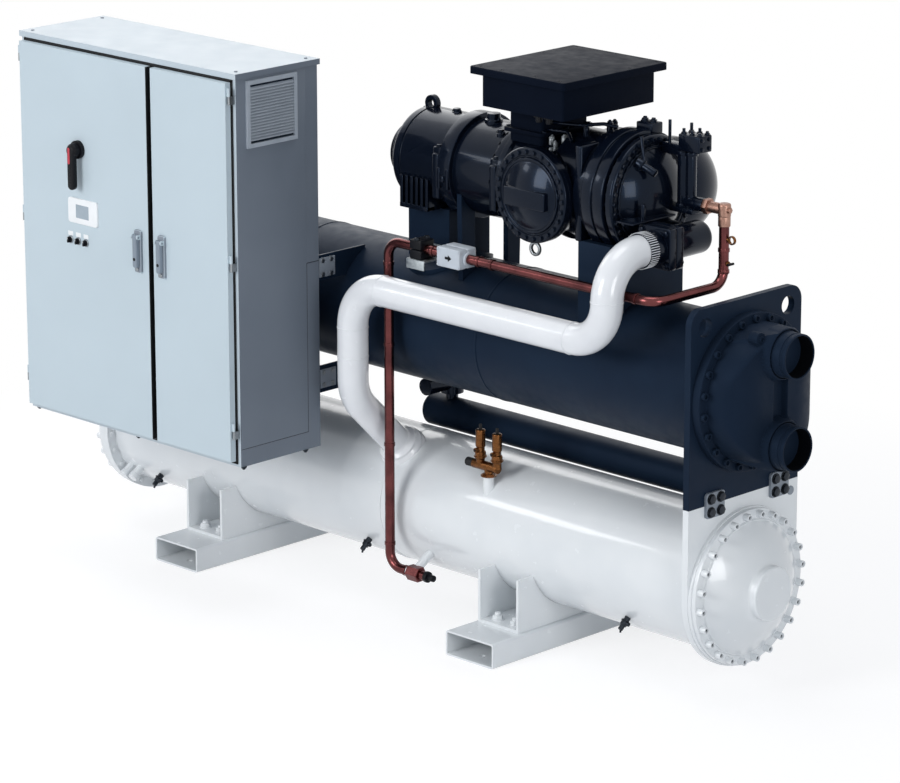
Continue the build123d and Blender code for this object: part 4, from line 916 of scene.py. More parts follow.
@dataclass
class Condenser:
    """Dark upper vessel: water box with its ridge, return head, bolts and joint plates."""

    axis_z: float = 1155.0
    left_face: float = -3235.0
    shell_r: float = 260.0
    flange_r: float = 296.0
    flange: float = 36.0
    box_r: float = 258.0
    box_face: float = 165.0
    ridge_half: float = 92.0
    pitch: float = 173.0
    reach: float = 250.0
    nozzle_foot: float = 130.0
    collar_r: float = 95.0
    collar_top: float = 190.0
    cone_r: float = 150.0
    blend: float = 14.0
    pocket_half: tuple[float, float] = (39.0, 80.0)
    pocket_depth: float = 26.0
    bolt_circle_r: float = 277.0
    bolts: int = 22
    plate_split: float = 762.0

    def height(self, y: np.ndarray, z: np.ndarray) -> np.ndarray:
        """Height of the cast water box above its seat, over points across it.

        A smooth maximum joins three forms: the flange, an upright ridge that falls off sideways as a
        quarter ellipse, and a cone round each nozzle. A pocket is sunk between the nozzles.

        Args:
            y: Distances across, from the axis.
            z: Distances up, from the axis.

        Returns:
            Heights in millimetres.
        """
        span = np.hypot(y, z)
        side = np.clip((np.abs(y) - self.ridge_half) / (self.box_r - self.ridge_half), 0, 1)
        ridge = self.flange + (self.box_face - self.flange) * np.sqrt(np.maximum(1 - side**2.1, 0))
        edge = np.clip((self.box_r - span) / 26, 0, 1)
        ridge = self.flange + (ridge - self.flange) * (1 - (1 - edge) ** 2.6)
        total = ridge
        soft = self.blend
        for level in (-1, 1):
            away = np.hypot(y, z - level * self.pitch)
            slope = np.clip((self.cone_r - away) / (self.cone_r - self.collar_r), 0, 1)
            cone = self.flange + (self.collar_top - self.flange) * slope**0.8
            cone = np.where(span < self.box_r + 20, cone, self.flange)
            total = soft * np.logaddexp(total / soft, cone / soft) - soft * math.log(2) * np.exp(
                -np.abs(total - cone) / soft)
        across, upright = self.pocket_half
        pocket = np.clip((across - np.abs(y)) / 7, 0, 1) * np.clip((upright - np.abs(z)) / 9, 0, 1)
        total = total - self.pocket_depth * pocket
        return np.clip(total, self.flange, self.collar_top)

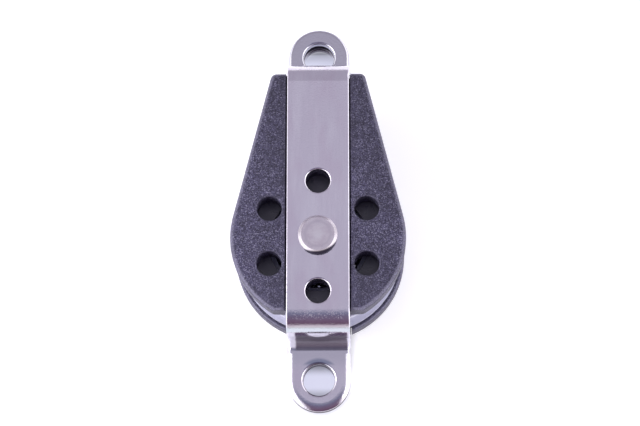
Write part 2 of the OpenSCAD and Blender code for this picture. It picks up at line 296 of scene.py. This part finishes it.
━━━━━━━━━━━━━━━━
Take the records above and return them exactly as written.

* Correct output:
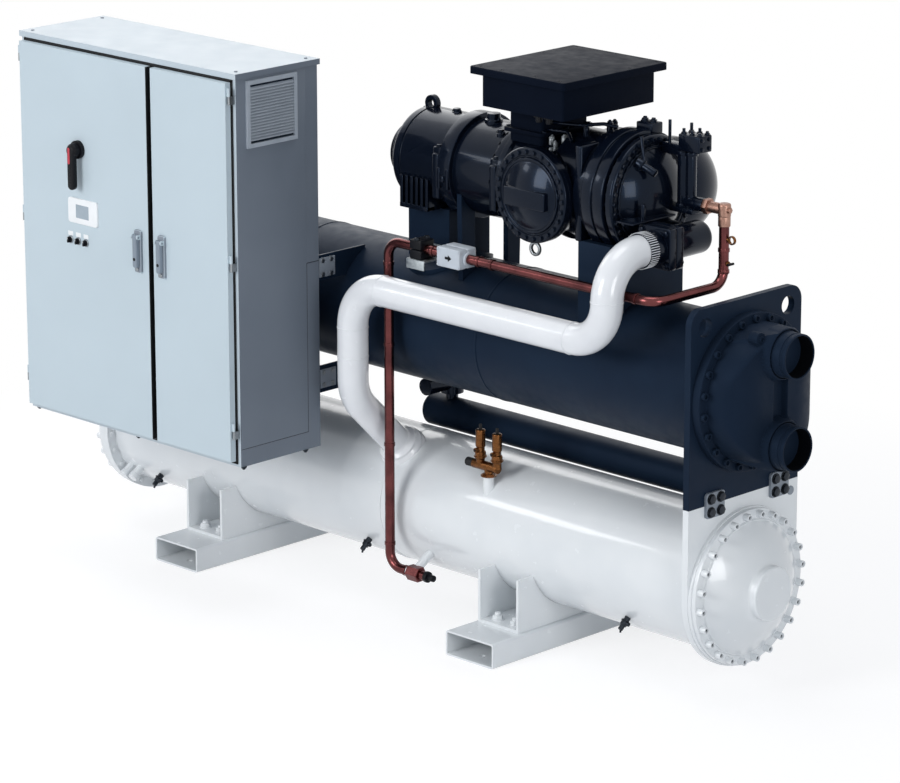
Continue the build123d and Blender code for this object: part 4, from line 916 of scene.py. More parts follow.
@dataclass
class Condenser:
    """Dark upper vessel: water box with its ridge, return head, bolts and joint plates."""

    axis_z: float = 1155.0
    left_face: float = -3235.0
    shell_r: float = 260.0
    flange_r: float = 296.0
    flange: float = 36.0
    box_r: float = 258.0
    box_face: float = 165.0
    ridge_half: float = 92.0
    pitch: float = 173.0
    reach: float = 250.0
    nozzle_foot: float = 130.0
    collar_r: float = 95.0
    collar_top: float = 190.0
    cone_r: float = 150.0
    blend: float = 14.0
    pocket_half: tuple[float, float] = (39.0, 80.0)
    pocket_depth: float = 26.0
    bolt_circle_r: float = 277.0
    bolts: int = 22
    plate_split: float = 762.0

    def height(self, y: np.ndarray, z: np.ndarray) -> np.ndarray:
        """Height of the cast water box above its seat, over points across it.

        A smooth maximum joins three forms: the flange, an upright ridge that falls off sideways as a
        quarter ellipse, and a cone round each nozzle. A pocket is sunk between the nozzles.

        Args:
            y: Distances across, from the axis.
            z: Distances up, from the axis.

        Returns:
            Heights in millimetres.
        """
        span = np.hypot(y, z)
        side = np.clip((np.abs(y) - self.ridge_half) / (self.box_r - self.ridge_half), 0, 1)
        ridge = self.flange + (self.box_face - self.flange) * np.sqrt(np.maximum(1 - side**2.1, 0))
        edge = np.clip((self.box_r - span) / 26, 0, 1)
        ridge = self.flange + (ridge - self.flange) * (1 - (1 - edge) ** 2.6)
        total = ridge
        soft = self.blend
        for level in (-1, 1):
            away = np.hypot(y, z - level * self.pitch)
            slope = np.clip((self.cone_r - away) / (self.cone_r - self.collar_r), 0, 1)
            cone = self.flange + (self.collar_top - self.flange) * slope**0.8
            cone = np.where(span < self.box_r + 20, cone, self.flange)
            total = soft * np.logaddexp(total / soft, cone / soft) - soft * math.log(2) * np.exp(
                -np.abs(total - cone) / soft)
        across, upright = self.pocket_half
        pocket = np.clip((across - np.abs(y)) / 7, 0, 1) * np.clip((upright - np.abs(z)) / 9, 0, 1)
        total = total - self.pocket_depth * pocket
        return np.clip(total, self.flange, self.collar_top)

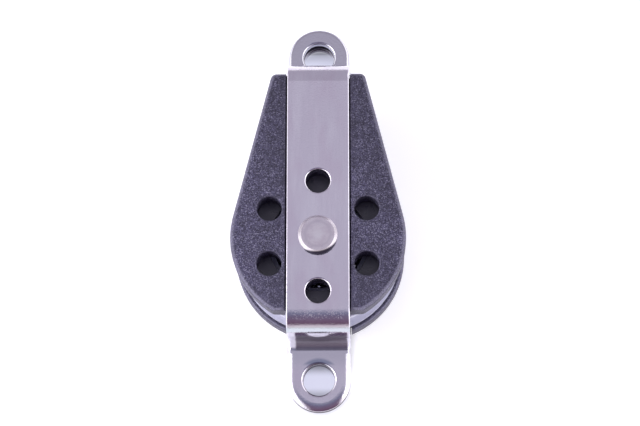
Write part 2 of the OpenSCAD and Blender code for this picture. It picks up at line 296 of scene.py. This part finishes it.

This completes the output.